| Written exercise |
Repeat word for word the line with "for node in" and every line after it until the records below run out.

= = = = = = =

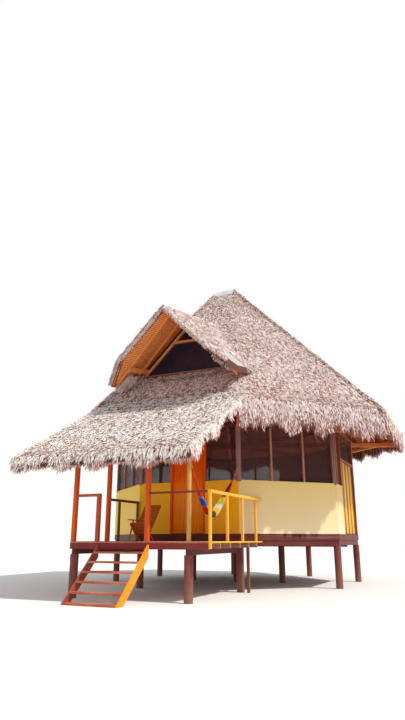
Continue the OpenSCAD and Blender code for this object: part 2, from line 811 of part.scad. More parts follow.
// Right rail with its bottom bar on the joist ends; its first upright runs down beside the fascia.
module side_rail_right() color(YELLOW) {
    end_y = deck_back(deck_x1 - 10) - 2 * fit;
    translate([deck_x1 - 10, deck_y0, rail_z - 60]) cube([baluster_w + 20, end_y - deck_y0, 60]);
    translate([deck_x1 + fit, deck_y0, deck_z - deck_t])
        cube([baluster_w - fit, end_y - deck_y0, deck_t]);
    for (i = [0:baluster_count - 1]) translate([
        deck_x1 + fit, deck_y0 + i * baluster_step, i == 0 ? deck_joist_z : deck_z - deck_t
    ]) cube([baluster_w - fit, 60, rail_z - 60 - (i == 0 ? deck_joist_z : deck_z - deck_t)]);
}

chair_x = deck_x0 + 950;
chair_y = -wall_a - 1620;
chair_bar_w = 40;
chair_bar_t = 22;
chair_lap = 3;

// Frame of a chair bar between two points given as [depth, height]: X along it, Z square to it.
module on_bar(a, b) {
    translate([a[0], 0, a[1]]) rotate([0, -atan2(b[1] - a[1], b[0] - a[0]), 0]) children();
}

module chair_bar(a, b, y, w) {
    on_bar(a, b) translate([0, y, -w / 2]) cube([norm(b - a), chair_bar_t, w]);
}

// Low slatted lounge chair, its front end at X = 0, its bars crossing under the seat.
module chair() {
    seat = [[50, 390], [560, -60]];
    back = [[270, 180], [800, 815]];
    for (y = [0, chair_w - chair_bar_t]) {
        inner = y == 0 ? chair_bar_t - chair_lap : chair_w - 2 * chair_bar_t + chair_lap;
        chair_bar(seat[0], seat[1], inner, chair_bar_w);
        chair_bar(back[0], back[1], y, chair_bar_w);
        chair_bar([35, -40], [222, 470], y, 34);
        translate([0, y - 14, 460]) cube([540, chair_bar_t + 28, 24]);
    }
    on_bar(seat[0], seat[1]) for (i = [0:5])
        translate([2 + i * 66, chair_bar_t + 4, chair_bar_w / 2 - 2])
            cube([56, chair_w - 2 * chair_bar_t - 8, 14]);
    on_bar(back[0], back[1]) for (i = [0:9])
        translate([150 + i * 69, 3, chair_bar_w / 2 - 2]) cube([59, chair_w - 6, 14]);
    translate([278, 5, 189]) rotate([-90, 0, 0]) cylinder(h = chair_w - 10, d = 24);
}

module porch_chair() color(MAROON)
    translate([chair_x, chair_y, deck_z + fit]) rotate([0, 0, 90]) translate([0, -chair_w / 2, 0])
        intersection() {
            chair();
            translate([-200, -200, 0]) cube([1600, chair_w + 400, 1200]);
        }

// Line of the hammock from its tie on the pole (t = 0) to its tie on the corner post (t = 1).
cord_r = 9;
bunch_r = 76;
hammock_front = [pole_x, deck_y0 + rail_t + pole_d + cord_r + fit, deck_z + 1610];
hammock_back = [wall_side / 2 - 15, -wall_a - cord_r - fit, deck_z + 1720];
hammock_low = 0.41;
hammock_steps = 14;
function sag(t) = t < hammock_low
    ? 1 - pow(1 - t / hammock_low, 1.8)
    : 1 - pow((t - hammock_low) / (1 - hammock_low), 1.3);
function hammock_at(t) = hammock_front + t * (hammock_back - hammock_front)
    - [0, 0, hammock_sag * sag(t)];
function hammock_r(t) = cord_r
    + (bunch_r - cord_r) * pow(max(0, sin(180 * (t - 0.06) / 0.82)), 0.8);

module hammock() color("firebrick")
    for (i = [0:hammock_steps - 1]) hull() for (t = [i, i + 1])
        translate(hammock_at(t / hammock_steps))
            sphere(r = hammock_r(t / hammock_steps), $fn = 10);

stilt_posts();
floor_girder();
floor_joists();
rim_beams();
house_floor();
deck_girders();
deck_joists();
deck_floor();
deck_edge_boards();
stair_stringer_left();
stair_stringer_right();
stair_treads();
corner_posts();
wall_studs();
wall_panels();
sill_rails();
mesh_screens();
back_boards();
wall_plates();
front_door_frame();
front_door_transom();
front_door();
side_door_frame();
side_door_left();
side_door_right();
tie_beams();
king_post();
ridge_beam();
eave_purlins();
hip_rafters();
common_rafters();
thatch_front();
thatch_front_right();
thatch_right();
thatch_back_right();
thatch_back();
thatch_back_left();
thatch_left();
thatch_front_left();
eave_fringe();
ridge_cap();
porch_posts();
porch_pole();
porch_beam();
porch_rafters();
porch_thatch();
porch_fringe();
dormer_frame();
dormer_screen();
dormer_boards();
dormer_rafters();
dormer_thatch_left();
dormer_thatch_right();
dormer_flashing();
front_rail_left();
front_rail_right();
side_rail_left();
side_rail_right();
porch_chair();
hammock();
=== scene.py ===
"""Looks of the thatched stilt house: leaf by leaf thatch, boards, paint, netting and a hammock.

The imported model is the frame. Every length is in metres, in the model's own frame:
X runs right along the front, Y to the back and Z up from the ground.
"""

import logging
import math
from dataclasses import dataclass, field
from enum import Enum
from typing import ClassVar, Iterable, Sequence

import bpy
import numpy as np
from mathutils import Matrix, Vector

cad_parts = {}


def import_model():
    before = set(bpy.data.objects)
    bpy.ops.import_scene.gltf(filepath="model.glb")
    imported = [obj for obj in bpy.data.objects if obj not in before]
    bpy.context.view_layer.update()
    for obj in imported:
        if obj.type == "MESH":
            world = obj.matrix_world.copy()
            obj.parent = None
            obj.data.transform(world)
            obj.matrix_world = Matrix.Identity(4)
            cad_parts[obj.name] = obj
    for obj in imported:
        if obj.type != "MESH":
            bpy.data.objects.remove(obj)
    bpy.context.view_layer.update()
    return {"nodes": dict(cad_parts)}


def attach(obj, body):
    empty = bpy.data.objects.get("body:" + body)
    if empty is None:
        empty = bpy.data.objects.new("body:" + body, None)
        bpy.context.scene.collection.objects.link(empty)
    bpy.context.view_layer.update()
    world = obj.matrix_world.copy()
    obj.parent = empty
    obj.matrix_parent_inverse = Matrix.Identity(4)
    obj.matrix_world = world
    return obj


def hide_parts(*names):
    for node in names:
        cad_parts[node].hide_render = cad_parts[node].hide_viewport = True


LOG = logging.getLogger("stilt_house")
HALF_TURN = math.radians(22.5)
DOWN = np.array([0.0, 0.0, -1.0])

Array = np.ndarray
Point = tuple[float, float, float]
Range = tuple[float, float]
Colour = tuple[float, float, float, float]


class Body(Enum):
    """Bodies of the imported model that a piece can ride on."""

    HOUSE = "house"
    FRONT_DOOR = "front_door"
    SIDE_DOOR_LEFT = "side_door_left"
    SIDE_DOOR_RIGHT = "side_door_right"


class Grain(Enum):
    """Direction in which the grain of a wooden part runs."""

    UPRIGHT = (38.0, 38.0, 2.2)
    LEVEL = (2.2, 2.2, 46.0)
    ALONG_X = (2.0, 42.0, 42.0)
    ALONG_Y = (42.0, 2.0, 42.0)


def srgb(red: int, green: int, blue: int) -> Colour:
    """Turns a paint colour named in 0 to 255 into Blender's linear one, with full alpha."""

    def linear(value: float) -> float:
        share = value / 255
        return share / 12.92 if share <= 0.04045 else ((share + 0.055) / 1.055) ** 2.4

    return (linear(red), linear(green), linear(blue), 1.0)


def dimmed(colour: Colour, share: float) -> Colour:
    """The colour with its light scaled."""
    return tuple(share * c for c in colour[:3]) + (1.0,)


def unit(vectors: Array) -> Array:
    """One vector, or each row of several, at length 1."""
    size = np.linalg.norm(vectors) if vectors.ndim == 1 else np.linalg.norm(vectors, axis=1)[:, None]
    return vectors / size


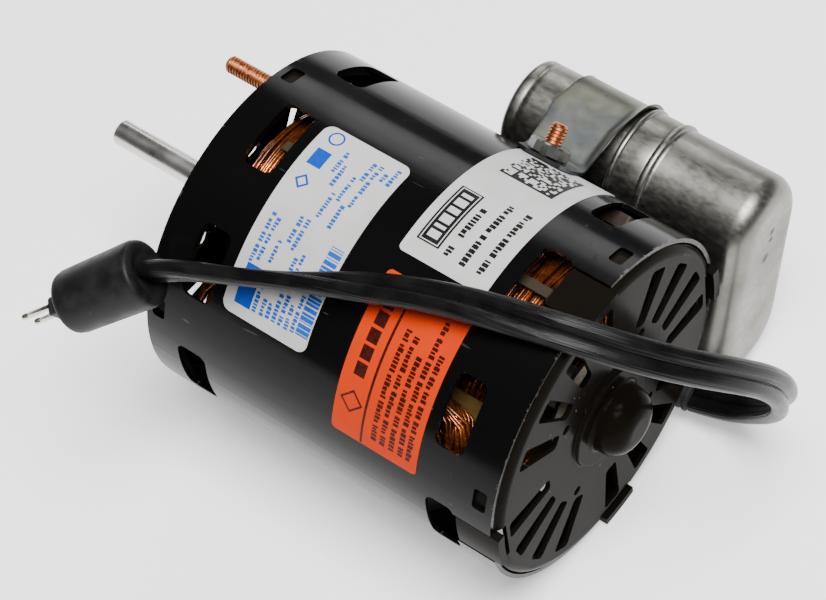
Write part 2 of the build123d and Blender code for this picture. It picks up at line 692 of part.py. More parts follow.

= = = = = = =

| Completed task |
    for node in names:
        cad_parts[node].hide_render = cad_parts[node].hide_viewport = True


LOG = logging.getLogger("stilt_house")
HALF_TURN = math.radians(22.5)
DOWN = np.array([0.0, 0.0, -1.0])

Array = np.ndarray
Point = tuple[float, float, float]
Range = tuple[float, float]
Colour = tuple[float, float, float, float]


class Body(Enum):
    """Bodies of the imported model that a piece can ride on."""

    HOUSE = "house"
    FRONT_DOOR = "front_door"
    SIDE_DOOR_LEFT = "side_door_left"
    SIDE_DOOR_RIGHT = "side_door_right"


class Grain(Enum):
    """Direction in which the grain of a wooden part runs."""

    UPRIGHT = (38.0, 38.0, 2.2)
    LEVEL = (2.2, 2.2, 46.0)
    ALONG_X = (2.0, 42.0, 42.0)
    ALONG_Y = (42.0, 2.0, 42.0)


def srgb(red: int, green: int, blue: int) -> Colour:
    """Turns a paint colour named in 0 to 255 into Blender's linear one, with full alpha."""

    def linear(value: float) -> float:
        share = value / 255
        return share / 12.92 if share <= 0.04045 else ((share + 0.055) / 1.055) ** 2.4

    return (linear(red), linear(green), linear(blue), 1.0)


def dimmed(colour: Colour, share: float) -> Colour:
    """The colour with its light scaled."""
    return tuple(share * c for c in colour[:3]) + (1.0,)


def unit(vectors: Array) -> Array:
    """One vector, or each row of several, at length 1."""
    size = np.linalg.norm(vectors) if vectors.ndim == 1 else np.linalg.norm(vectors, axis=1)[:, None]
    return vectors / size


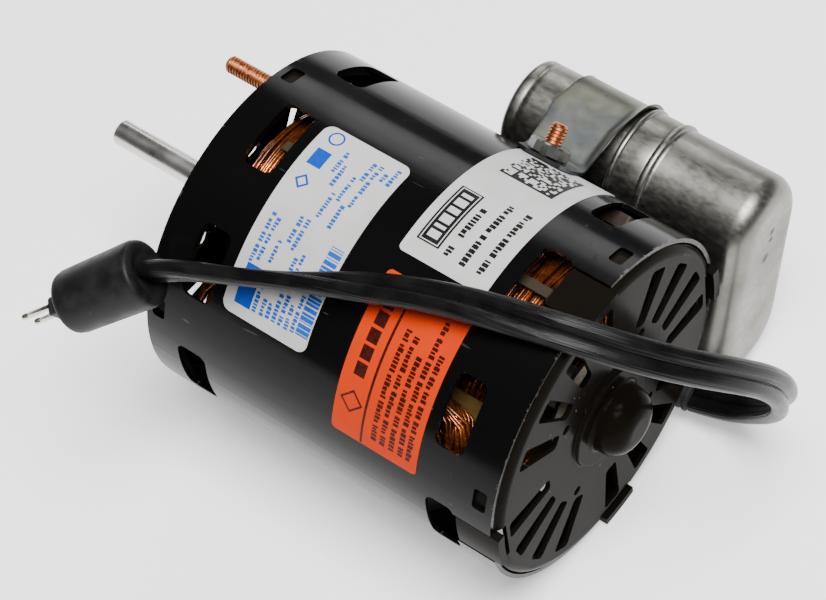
Write part 2 of the build123d and Blender code for this picture. It picks up at line 692 of part.py. More parts follow.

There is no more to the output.